■ **TASK TO CARRY OUT**: Produce word for word the lines of the data below running from the one that has "0, 0), collection)" to the one that has "cad_parts[node].hide_render = cad_parts[node].hide_viewport", inclusive, and no others.

■ **DATA PROVIDED**:

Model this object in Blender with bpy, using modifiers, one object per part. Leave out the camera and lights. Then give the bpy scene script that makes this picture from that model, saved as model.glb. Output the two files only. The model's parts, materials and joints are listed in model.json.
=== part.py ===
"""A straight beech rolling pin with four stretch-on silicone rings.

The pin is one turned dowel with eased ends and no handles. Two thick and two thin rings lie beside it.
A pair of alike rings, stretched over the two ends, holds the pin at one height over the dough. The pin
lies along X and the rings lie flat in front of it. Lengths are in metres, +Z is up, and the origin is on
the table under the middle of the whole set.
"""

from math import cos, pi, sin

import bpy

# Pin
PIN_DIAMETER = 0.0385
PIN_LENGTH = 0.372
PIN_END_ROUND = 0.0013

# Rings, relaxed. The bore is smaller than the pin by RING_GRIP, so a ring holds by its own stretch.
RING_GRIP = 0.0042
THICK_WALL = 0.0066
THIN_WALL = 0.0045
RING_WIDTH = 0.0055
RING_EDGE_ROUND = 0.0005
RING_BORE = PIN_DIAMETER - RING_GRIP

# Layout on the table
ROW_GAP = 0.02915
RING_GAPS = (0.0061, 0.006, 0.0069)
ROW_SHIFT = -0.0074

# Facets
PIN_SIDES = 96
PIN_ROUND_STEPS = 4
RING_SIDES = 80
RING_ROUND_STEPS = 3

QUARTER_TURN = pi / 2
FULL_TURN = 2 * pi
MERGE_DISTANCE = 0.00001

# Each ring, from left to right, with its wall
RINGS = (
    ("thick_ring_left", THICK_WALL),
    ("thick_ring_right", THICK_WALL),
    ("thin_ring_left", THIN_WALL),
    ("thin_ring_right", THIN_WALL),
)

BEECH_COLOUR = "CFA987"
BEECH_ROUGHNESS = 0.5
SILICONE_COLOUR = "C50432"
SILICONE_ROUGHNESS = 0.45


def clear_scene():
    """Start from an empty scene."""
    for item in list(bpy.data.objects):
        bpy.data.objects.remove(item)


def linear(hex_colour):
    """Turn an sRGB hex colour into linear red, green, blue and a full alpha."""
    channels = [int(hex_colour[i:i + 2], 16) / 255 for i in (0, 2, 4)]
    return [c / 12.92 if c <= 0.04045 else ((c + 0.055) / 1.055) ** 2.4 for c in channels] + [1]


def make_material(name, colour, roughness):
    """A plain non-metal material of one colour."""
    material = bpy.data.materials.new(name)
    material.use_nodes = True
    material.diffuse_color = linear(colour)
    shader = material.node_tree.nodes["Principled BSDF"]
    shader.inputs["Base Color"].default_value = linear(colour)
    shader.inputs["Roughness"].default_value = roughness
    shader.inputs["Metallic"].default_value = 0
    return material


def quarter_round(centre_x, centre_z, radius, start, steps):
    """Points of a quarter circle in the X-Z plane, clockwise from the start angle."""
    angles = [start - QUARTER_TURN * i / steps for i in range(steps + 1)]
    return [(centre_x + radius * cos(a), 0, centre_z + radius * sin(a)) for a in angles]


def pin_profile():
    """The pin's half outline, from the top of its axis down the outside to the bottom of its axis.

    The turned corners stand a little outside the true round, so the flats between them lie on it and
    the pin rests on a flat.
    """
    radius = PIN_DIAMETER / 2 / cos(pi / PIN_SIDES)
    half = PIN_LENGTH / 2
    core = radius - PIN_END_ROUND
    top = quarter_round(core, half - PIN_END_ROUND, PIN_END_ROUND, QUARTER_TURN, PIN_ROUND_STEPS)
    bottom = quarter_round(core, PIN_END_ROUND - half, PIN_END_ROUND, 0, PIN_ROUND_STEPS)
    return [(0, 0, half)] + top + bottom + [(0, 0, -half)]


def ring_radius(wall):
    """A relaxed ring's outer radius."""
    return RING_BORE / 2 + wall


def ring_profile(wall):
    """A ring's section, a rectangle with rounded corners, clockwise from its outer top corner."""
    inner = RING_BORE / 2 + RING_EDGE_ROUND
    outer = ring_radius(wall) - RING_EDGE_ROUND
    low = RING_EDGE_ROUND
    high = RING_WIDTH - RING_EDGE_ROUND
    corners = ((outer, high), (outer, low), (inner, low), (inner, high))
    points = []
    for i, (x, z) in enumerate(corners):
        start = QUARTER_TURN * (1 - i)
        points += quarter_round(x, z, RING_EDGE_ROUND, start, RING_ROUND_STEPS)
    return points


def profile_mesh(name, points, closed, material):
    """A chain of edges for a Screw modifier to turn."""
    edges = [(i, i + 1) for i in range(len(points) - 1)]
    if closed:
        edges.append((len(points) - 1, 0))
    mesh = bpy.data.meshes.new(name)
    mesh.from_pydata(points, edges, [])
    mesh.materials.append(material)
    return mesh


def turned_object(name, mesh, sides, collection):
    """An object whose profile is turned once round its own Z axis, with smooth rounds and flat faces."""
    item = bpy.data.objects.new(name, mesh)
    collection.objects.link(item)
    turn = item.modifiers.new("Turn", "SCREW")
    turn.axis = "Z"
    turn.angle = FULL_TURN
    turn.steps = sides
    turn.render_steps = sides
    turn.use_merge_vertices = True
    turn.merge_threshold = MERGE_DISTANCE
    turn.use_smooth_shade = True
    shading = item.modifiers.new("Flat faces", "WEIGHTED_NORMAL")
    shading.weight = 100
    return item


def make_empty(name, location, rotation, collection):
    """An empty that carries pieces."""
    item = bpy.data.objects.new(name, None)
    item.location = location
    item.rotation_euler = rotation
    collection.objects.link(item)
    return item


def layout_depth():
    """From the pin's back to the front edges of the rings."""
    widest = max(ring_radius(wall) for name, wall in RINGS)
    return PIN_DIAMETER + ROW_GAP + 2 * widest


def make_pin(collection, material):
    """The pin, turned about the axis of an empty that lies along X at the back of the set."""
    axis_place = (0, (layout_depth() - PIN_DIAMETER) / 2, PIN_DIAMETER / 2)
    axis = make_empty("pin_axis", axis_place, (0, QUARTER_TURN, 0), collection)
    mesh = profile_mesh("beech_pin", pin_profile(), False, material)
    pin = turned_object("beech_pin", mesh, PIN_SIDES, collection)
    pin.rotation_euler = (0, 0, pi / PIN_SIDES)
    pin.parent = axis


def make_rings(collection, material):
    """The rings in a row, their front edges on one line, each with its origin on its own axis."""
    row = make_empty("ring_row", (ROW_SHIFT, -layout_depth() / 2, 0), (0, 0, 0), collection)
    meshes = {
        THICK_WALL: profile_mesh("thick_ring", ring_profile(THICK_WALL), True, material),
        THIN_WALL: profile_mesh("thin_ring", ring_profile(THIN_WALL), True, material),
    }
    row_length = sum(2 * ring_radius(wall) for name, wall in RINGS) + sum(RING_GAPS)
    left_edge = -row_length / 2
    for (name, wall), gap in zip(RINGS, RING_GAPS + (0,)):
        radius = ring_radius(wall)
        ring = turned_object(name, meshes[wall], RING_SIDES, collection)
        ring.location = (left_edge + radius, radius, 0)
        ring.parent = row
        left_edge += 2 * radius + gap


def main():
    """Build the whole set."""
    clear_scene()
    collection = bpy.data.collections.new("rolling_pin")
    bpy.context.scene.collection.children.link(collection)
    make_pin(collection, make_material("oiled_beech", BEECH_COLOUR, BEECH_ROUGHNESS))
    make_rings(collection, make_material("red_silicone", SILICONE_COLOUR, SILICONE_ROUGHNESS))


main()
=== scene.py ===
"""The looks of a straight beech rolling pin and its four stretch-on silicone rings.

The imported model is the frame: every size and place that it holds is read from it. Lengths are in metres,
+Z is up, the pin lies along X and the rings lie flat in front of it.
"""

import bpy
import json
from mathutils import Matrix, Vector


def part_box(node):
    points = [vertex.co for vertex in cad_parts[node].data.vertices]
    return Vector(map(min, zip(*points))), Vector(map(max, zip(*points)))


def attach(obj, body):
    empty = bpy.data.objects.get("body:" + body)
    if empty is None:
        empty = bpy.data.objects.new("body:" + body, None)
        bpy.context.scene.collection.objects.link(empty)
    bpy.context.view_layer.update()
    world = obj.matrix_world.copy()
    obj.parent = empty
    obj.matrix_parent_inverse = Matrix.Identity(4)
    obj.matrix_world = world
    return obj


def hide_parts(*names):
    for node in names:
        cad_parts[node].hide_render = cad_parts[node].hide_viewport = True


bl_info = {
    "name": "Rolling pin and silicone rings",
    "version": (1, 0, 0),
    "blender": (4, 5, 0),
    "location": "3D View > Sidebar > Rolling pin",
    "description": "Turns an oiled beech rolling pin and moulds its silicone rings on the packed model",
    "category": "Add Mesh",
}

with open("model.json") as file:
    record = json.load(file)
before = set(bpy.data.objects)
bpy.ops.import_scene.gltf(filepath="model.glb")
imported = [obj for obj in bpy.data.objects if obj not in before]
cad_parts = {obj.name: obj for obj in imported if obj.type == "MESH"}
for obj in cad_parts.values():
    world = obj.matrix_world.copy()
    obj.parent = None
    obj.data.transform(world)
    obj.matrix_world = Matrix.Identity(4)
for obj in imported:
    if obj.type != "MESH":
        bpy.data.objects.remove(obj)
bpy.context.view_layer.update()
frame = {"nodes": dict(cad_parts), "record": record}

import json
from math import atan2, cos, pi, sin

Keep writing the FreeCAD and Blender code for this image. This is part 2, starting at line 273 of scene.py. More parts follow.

■ **SOLUTION BELOW**:
    row = make_empty("ring_row", (ROW_SHIFT, -layout_depth() / 2, 0), (0, 0, 0), collection)
    meshes = {
        THICK_WALL: profile_mesh("thick_ring", ring_profile(THICK_WALL), True, material),
        THIN_WALL: profile_mesh("thin_ring", ring_profile(THIN_WALL), True, material),
    }
    row_length = sum(2 * ring_radius(wall) for name, wall in RINGS) + sum(RING_GAPS)
    left_edge = -row_length / 2
    for (name, wall), gap in zip(RINGS, RING_GAPS + (0,)):
        radius = ring_radius(wall)
        ring = turned_object(name, meshes[wall], RING_SIDES, collection)
        ring.location = (left_edge + radius, radius, 0)
        ring.parent = row
        left_edge += 2 * radius + gap


def main():
    """Build the whole set."""
    clear_scene()
    collection = bpy.data.collections.new("rolling_pin")
    bpy.context.scene.collection.children.link(collection)
    make_pin(collection, make_material("oiled_beech", BEECH_COLOUR, BEECH_ROUGHNESS))
    make_rings(collection, make_material("red_silicone", SILICONE_COLOUR, SILICONE_ROUGHNESS))


main()
=== scene.py ===
"""The looks of a straight beech rolling pin and its four stretch-on silicone rings.

The imported model is the frame: every size and place that it holds is read from it. Lengths are in metres,
+Z is up, the pin lies along X and the rings lie flat in front of it.
"""

import bpy
import json
from mathutils import Matrix, Vector


def part_box(node):
    points = [vertex.co for vertex in cad_parts[node].data.vertices]
    return Vector(map(min, zip(*points))), Vector(map(max, zip(*points)))


def attach(obj, body):
    empty = bpy.data.objects.get("body:" + body)
    if empty is None:
        empty = bpy.data.objects.new("body:" + body, None)
        bpy.context.scene.collection.objects.link(empty)
    bpy.context.view_layer.update()
    world = obj.matrix_world.copy()
    obj.parent = empty
    obj.matrix_parent_inverse = Matrix.Identity(4)
    obj.matrix_world = world
    return obj


def hide_parts(*names):
    for node in names:
        cad_parts[node].hide_render = cad_parts[node].hide_viewport = True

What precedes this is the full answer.